Complaining about boundaries is the classic line of least resistance from those who have realised that there is something very wrong with the way our electoral system works, but who are not willing to grapple with what needs to be done.

Posted by lewisbaston on May 17, 2005

Comments

The following is the text of a draft letter I have e-mailed to the Independent. It probably won't be published so I'm putting it on this thread anyway for consideration by who it may concern!

"You report (17th May) that supporters of electoral reform are considering whether to back a "compromise" that would fall short of full-scale PR - namely the Alternative Vote (AV). Not only is AV not "full-scale" PR: it is majoritarian and therefore not PR at all. I therefore hope that leading campaigners for reform will stick to their guns and come out firmly against this "compromise". AV is fine for the election of individuals (presidents, mayors, and in bye-elections). For general elections however where, in the 21st century, representation at Westminster should fairly reflect national opinion, it is not only not an improvement on first-past-the-post (FPTP) but can be even more grossly unfair.. Some recent notional figures suggest that had the 1997 election been conducted under AV, Labour's majority would have been much greater even than the absurd figure achieved under the FPTP lottery (213 instead of 179).

Thus it is not surprising that it finds favour with Peter Hain and other tribalists in the Labour Party. Once it was adopted it would be represented as "electoral reform" and could perhaps be even more difficult to replace by PR than FPTP itself."

Posted by: Joe Patterson at May 17, 2005 12:25 PM

No one is really advocating AV as a long term solution, but merely a cunning plan to get the Conservatives interested.

If AV were to be tabled, the boys in blue would hvave a fit and fuel the debate, thus leading to PR goodness for all.

Or so the theory goes.
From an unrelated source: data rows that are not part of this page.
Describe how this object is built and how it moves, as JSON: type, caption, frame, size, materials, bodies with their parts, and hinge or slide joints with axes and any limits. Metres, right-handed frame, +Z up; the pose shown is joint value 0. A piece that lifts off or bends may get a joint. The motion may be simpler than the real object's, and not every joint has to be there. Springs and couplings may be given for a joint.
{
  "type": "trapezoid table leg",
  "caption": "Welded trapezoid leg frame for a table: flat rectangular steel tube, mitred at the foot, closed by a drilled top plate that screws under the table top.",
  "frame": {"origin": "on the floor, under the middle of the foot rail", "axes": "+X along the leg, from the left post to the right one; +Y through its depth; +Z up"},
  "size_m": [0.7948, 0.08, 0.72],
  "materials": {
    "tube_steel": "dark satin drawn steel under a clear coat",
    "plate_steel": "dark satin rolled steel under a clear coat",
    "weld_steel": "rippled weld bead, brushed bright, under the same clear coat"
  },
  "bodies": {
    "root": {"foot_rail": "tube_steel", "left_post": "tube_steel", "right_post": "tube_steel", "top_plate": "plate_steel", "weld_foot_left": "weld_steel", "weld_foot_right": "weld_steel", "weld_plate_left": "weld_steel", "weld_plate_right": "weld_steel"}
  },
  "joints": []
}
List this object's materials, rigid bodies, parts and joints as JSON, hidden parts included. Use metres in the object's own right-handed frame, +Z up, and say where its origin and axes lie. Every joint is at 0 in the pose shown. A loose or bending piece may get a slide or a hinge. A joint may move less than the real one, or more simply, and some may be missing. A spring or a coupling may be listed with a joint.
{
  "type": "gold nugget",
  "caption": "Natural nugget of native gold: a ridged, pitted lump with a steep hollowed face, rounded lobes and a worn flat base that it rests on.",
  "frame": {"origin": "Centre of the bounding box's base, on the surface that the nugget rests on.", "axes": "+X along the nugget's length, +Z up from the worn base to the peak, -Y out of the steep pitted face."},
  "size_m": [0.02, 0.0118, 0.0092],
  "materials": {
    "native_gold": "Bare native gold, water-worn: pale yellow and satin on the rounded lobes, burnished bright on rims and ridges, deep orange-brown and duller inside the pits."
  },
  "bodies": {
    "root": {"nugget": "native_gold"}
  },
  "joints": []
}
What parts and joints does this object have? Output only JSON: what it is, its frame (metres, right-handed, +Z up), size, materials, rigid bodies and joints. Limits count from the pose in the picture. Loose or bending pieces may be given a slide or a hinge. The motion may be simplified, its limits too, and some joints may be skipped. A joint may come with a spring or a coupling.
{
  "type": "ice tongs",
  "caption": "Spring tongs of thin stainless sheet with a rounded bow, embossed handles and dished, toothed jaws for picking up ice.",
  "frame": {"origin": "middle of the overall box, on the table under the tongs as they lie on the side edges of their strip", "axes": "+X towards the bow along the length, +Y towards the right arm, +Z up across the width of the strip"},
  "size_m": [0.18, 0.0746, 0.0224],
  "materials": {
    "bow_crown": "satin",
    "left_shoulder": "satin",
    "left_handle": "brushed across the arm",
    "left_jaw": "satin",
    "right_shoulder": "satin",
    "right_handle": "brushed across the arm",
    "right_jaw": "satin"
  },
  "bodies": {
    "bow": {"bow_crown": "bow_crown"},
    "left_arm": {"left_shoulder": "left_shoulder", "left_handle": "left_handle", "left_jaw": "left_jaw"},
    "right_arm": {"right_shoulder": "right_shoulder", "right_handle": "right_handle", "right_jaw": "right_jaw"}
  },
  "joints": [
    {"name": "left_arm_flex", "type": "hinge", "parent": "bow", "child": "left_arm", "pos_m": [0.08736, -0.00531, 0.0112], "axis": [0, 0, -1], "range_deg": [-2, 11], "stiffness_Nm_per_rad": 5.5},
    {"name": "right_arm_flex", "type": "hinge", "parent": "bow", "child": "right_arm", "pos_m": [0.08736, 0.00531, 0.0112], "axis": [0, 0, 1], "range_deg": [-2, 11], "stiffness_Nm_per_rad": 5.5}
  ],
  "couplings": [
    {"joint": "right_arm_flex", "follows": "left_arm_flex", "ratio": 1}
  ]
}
I'm sure someone can elaborate, but my plane leaves in a couple of hours, so I should be off.

Enjoy.

Posted by: Paul Davies at May 17, 2005 01:14 PM

I agree, but the boundaries do need reforming so let's do it anyway.

PR, as I have pointed out before, is not the universal panacea that many would have us believe. Even if we had had the same share of the vote under a fair electoral system England would have got more Tory MPs but would still have been ruled by a Government that was formed from a Labour UK majority - England has no government you see.

What we require is for the Government to stop using the piecemeal approach to electoral and constitutional reform and to look at the whole package. We cannot have a fair system until the nations of the UK are constitutionally equal; until we have a system where an individual vote actually means something; and until the boundaries are redrawn.

My preferred option would be to have an English parliament elected by PR (as in Scotland and Wales) and a UK parliament elected by FPTP. This would make every vote count for most matters - sport, education, nhs, transport - but we would still elect the UK Government by FPTP on a constituency basis.